Data excerpt

━━━

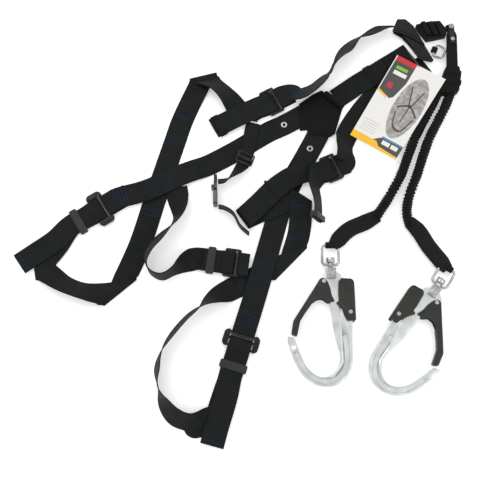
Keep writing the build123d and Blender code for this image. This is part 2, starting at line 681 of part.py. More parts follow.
parts["leg_strap_right"] = strap(
    [at((37, -104.5), 2.2), at((5, -121), GROUND), at((-25, -136), GROUND),
     at((-56, -154), 16, 46), at((-80, -172), 22, 82), at((-104, -192), 22.6, 90),
     at((-132, -226), 22.6, 90), at((-148, -254), 22.4, 80), at((-154, -284), 22, 72),
     at((-151, -316), 22.6, 86), at((-140, -344), 20, 58), at((-122, -366), 17, 44),
     at((-98, -376), 17, 44), at((-78, -376), 8, 16), at((-60, -372), GROUND),
     at((-45, -366), GROUND)],
    [at((-45, -366), SECOND), at((-38, -338), SECOND), at(along(RIGHT_BUCKLE, 82), SECOND),
     at(along(RIGHT_BUCKLE, 66), KEEPER_UNDER), at(along(RIGHT_BUCKLE, 34), KEEPER_UNDER),
     at(along(RIGHT_BUCKLE, 16), GROUND), at(along(RIGHT_BUCKLE, MIDDLE_BAR), GROUND)],
    [at(along(RIGHT_BUCKLE, MIDDLE_BAR), OVER_BAR), at(along(RIGHT_BUCKLE, 16), OVER_BAR),
     at(along(RIGHT_BUCKLE, 34), KEEPER_OVER), at(along(RIGHT_BUCKLE, 66), KEEPER_OVER),
     at((-31, -334), THIRD + 0.4), at((-46, -384), THIRD), at((-55, -417), THIRD)])

parts["back_strap"] = strap(
    [at((338, 354), SECOND), at((312, 336), 4.4), at((286, 319), 5.2), at((259, 301), 5.4),
     at((232, 284), 4.6), at((206, 266), 3.0), at((186, 252), 2.8)])

parts["chest_strap_left"] = strap(
    [at((21, 200), SECOND), at((16, 178), SECOND), at((12, 150), SECOND), at((7, 130), 5.5, 4),
     at((2, 114), 6.5, 12), at((-9, 98), 10, 40), at((-22, 84), 13.5, 68), at((-34, 76), 14.2, 86),
     at((-47, 74), 14.2, 90)], width=CHEST_WIDTH)

parts["chest_strap_right"] = strap(
    [at((-46, 24), 14.2, 90), at((-32, 20), 14.2, 90), at((-17, 9), 14.2, 90),
     at((-5, -14), 14.2, 90), at((12, -30), 14.2, 90)], width=CHEST_WIDTH)

parts["hip_strap_left"] = strap(
    [at((-128, 66), SECOND), at((-124, 45), 6, 12), at((-120, 24), 15, 38), at((-122, 4), 20, 62),
     at((-134, -16), 22, 76), at((-153, -36), 22.6, 88), at((-171, -56), 22.6, 90),
     at((-181, -80), 22.6, 90), at((-172, -104), 22.6, 88), at((-150, -114), 22.4, 84),
     at((-128, -103), 22, 80), at((-108, -86), 17, 48), at((-88, -76), 6, 6),
     at(along(HIP_ADJUSTER, 54), KEEPER_UNDER + HIP_LIFT),
     at(along(HIP_ADJUSTER, 27), KEEPER_UNDER + HIP_LIFT),
     at(along(HIP_ADJUSTER, 16), SECOND), at(along(HIP_ADJUSTER, MIDDLE_BAR), SECOND)],
    [at(along(HIP_ADJUSTER, MIDDLE_BAR), OVER_BAR + HIP_LIFT),
     at(along(HIP_ADJUSTER, 15), OVER_BAR + HIP_LIFT),
     at(along(HIP_ADJUSTER, 27), KEEPER_OVER + HIP_LIFT),
     at(along(HIP_ADJUSTER, 60), KEEPER_OVER + HIP_LIFT + 0.6)])

parts["hip_strap_right"] = strap(
    [at((10, -89), SECOND), at((0, -88), SECOND), at(along(HIP_ADJUSTER, FIXED_BAR), SECOND)],
    [at(along(HIP_ADJUSTER, FIXED_BAR), OVER_BAR + HIP_LIFT),
     at(along(HIP_ADJUSTER, -32), OVER_BAR + HIP_LIFT)])

for side, buckle in (("left", LEFT_BUCKLE), ("right", RIGHT_BUCKLE)):
    frame, bar = leg_buckle(buckle)
    parts[f"leg_buckle_frame_{side}"] = frame
    parts[f"leg_buckle_bar_{side}"] = bar
    parts[f"leg_keeper_{side}"] = keeper(buckle, 48)
parts["shoulder_adjuster_left"] = adjuster(LEFT_ADJUSTER)
parts["shoulder_adjuster_right"] = adjuster(RIGHT_ADJUSTER)
hip_place = Location((0, 0, HIP_LIFT))
parts["hip_adjuster"] = hip_place * adjuster(HIP_ADJUSTER)
parts["hip_keeper"] = hip_place * keeper(HIP_ADJUSTER, 40)

for side, hook in (("left", LEFT_HOOK), ("right", RIGHT_HOOK)):
    place = hook_place(hook)
    parts[f"hook_bail_{side}"] = place * hook_bail()
    parts[f"hook_swivel_{side}"] = place * hook_swivel()
    parts[f"hook_body_{side}"] = place * hook_body()
    parts[f"hook_gate_{side}"] = place * hook_gate()
    parts[f"hook_lock_{side}"] = place * hook_lock()
    parts[f"hook_pins_{side}"] = place * hook_pins()

parts["lanyard_leg_left"] = leg("lanyard_leg_left", LEFT_LEG)
parts["lanyard_leg_right"] = leg("lanyard_leg_right", RIGHT_LEG)
left_sleeve = [at((256, 5), 10), at((230, -7), 9), at((205, -18), 9), at((188, -32), 9),
               at((171, -52), HOOK_HEIGHT)]
right_sleeve = [at((317, -6), 10), at((334, -24), 9), at((350, -52), 9), at((366, -74), 9),
                at((382, -97), HOOK_HEIGHT)]
parts["lanyard_sleeve_left"] = sleeve(LEFT_HOOK, left_sleeve, 30)
parts["lanyard_sleeve_right"] = sleeve(RIGHT_HOOK, right_sleeve, 30)

parts["dorsal_pad"] = dorsal_pad()
parts["dorsal_plate"] = dorsal_plate()
parts["dorsal_ring"] = dorsal_ring()
parts["dorsal_ring_loop"] = ring_loop()
parts["absorber_pack"] = absorber_pack()
parts["shackle"] = shackle()
parts["shackle_pins"] = shackle_pins()
parts["lanyard_link"] = lanyard_link()
parts["lanyard_junction"] = lanyard_junction()
parts["junction_patch_back"] = junction_patch(0.2, 1.6)
parts["junction_patch_front"] = junction_patch(4.1, 5.7)
parts["patch_loop"] = patch_loop()
parts["strap_eyelets"] = eyelets()
parts["elastic_keepers"] = Compound([
    elastic_band((259, 301), (0.84, 0.54), 2.8, 8.0, 47),
    elastic_band((-46, 192), (0.87, 0.49), 6.6, 11.6, 47),
    elastic_band((57, 58), (0.8, 0.6), 6.6, 11.6, 49, length=5)])
parts["tail_keeper_right"] = tail_keeper()
parts["chest_adjuster"] = chest_adjuster()
parts["chest_buckle_tongue"] = chest_tongue()
parts["chest_buckle_body"] = chest_body()
parts["chest_buckle_lever"] = chest_lever()
parts["tag_card"] = tag_card()
parts["tag_string"] = tag_string()

os.makedirs("parts", exist_ok=True)
for name, shape in parts.items():
    shape.label = name
    export_step(shape, f"parts/{name}.step")
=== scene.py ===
"""A fall-arrest harness laid out on a floor. Plan points are in millimetres, as in the CAD part."""
from math import atan2, ceil, cos, degrees, hypot, pi, radians, sin, sqrt

import bmesh
import bpy
from mathutils import Matrix, Vector


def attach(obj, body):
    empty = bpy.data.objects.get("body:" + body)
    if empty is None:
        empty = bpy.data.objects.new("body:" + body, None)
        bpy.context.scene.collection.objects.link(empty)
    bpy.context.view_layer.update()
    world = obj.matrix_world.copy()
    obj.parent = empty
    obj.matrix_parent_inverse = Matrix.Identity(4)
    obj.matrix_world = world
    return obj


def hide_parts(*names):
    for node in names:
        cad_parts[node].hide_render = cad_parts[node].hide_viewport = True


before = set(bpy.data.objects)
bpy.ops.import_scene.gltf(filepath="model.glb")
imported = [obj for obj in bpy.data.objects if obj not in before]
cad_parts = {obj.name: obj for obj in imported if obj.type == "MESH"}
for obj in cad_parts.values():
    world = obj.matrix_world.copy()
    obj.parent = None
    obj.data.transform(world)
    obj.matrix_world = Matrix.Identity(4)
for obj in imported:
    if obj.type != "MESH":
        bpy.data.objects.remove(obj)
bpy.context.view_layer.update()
scene = bpy.context.scene
MM = 0.001

# ---- camera, lights and floor
camera = bpy.data.objects.new("camera", bpy.data.cameras.new("camera"))
camera.data.lens = 59.21
camera.data.sensor_width = 36
camera.location = (-0.005, -0.4262, 1.4489)
camera.rotation_euler = (radians(15), 0, 0)
scene.collection.objects.link(camera)
scene.camera = camera
scene.view_settings.view_transform = "Standard"

world = bpy.data.worlds.new("studio")
world.use_nodes = True
world.node_tree.nodes["Background"].inputs["Color"].default_value = (1, 1, 1, 1)
world.node_tree.nodes["Background"].inputs["Strength"].default_value = 0.95
scene.world = world


def area_light(name, place, target, size, power):
    light = bpy.data.lights.new(name, "AREA")
    light.shape = "DISK"
    light.size = size
    light.energy = power
    lamp = bpy.data.objects.new(name, light)
    lamp.location = place
    lamp.rotation_euler = (Vector(target) - Vector(place)).to_track_quat("-Z", "Y").to_euler()
    scene.collection.objects.link(lamp)


area_light("key", (-0.7, 0.9, 1.7), (0, 0, 0), 1.3, 8)
area_light("fill", (1.3, -0.6, 1.4), (0, 0, 0), 1.4, 5)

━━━

Short task
Beginning at the top of the data, extract each line through the line containing "at((232, 284), 4.6), at((206, 266), 3.0), at((186, 252), 2.8)])" and return those lines exactly, with nothing added.

Result of this exercise
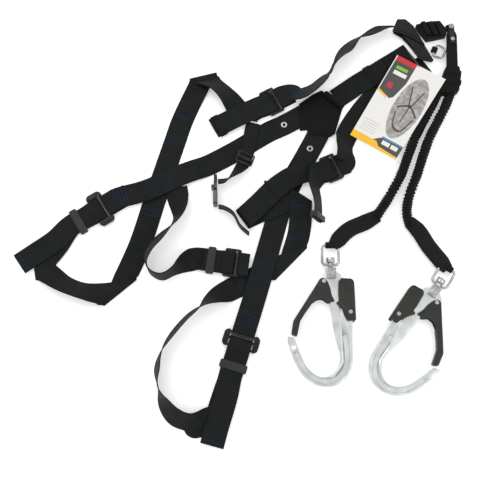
Keep writing the build123d and Blender code for this image. This is part 2, starting at line 681 of part.py. More parts follow.
parts["leg_strap_right"] = strap(
    [at((37, -104.5), 2.2), at((5, -121), GROUND), at((-25, -136), GROUND),
     at((-56, -154), 16, 46), at((-80, -172), 22, 82), at((-104, -192), 22.6, 90),
     at((-132, -226), 22.6, 90), at((-148, -254), 22.4, 80), at((-154, -284), 22, 72),
     at((-151, -316), 22.6, 86), at((-140, -344), 20, 58), at((-122, -366), 17, 44),
     at((-98, -376), 17, 44), at((-78, -376), 8, 16), at((-60, -372), GROUND),
     at((-45, -366), GROUND)],
    [at((-45, -366), SECOND), at((-38, -338), SECOND), at(along(RIGHT_BUCKLE, 82), SECOND),
     at(along(RIGHT_BUCKLE, 66), KEEPER_UNDER), at(along(RIGHT_BUCKLE, 34), KEEPER_UNDER),
     at(along(RIGHT_BUCKLE, 16), GROUND), at(along(RIGHT_BUCKLE, MIDDLE_BAR), GROUND)],
    [at(along(RIGHT_BUCKLE, MIDDLE_BAR), OVER_BAR), at(along(RIGHT_BUCKLE, 16), OVER_BAR),
     at(along(RIGHT_BUCKLE, 34), KEEPER_OVER), at(along(RIGHT_BUCKLE, 66), KEEPER_OVER),
     at((-31, -334), THIRD + 0.4), at((-46, -384), THIRD), at((-55, -417), THIRD)])

parts["back_strap"] = strap(
    [at((338, 354), SECOND), at((312, 336), 4.4), at((286, 319), 5.2), at((259, 301), 5.4),
     at((232, 284), 4.6), at((206, 266), 3.0), at((186, 252), 2.8)])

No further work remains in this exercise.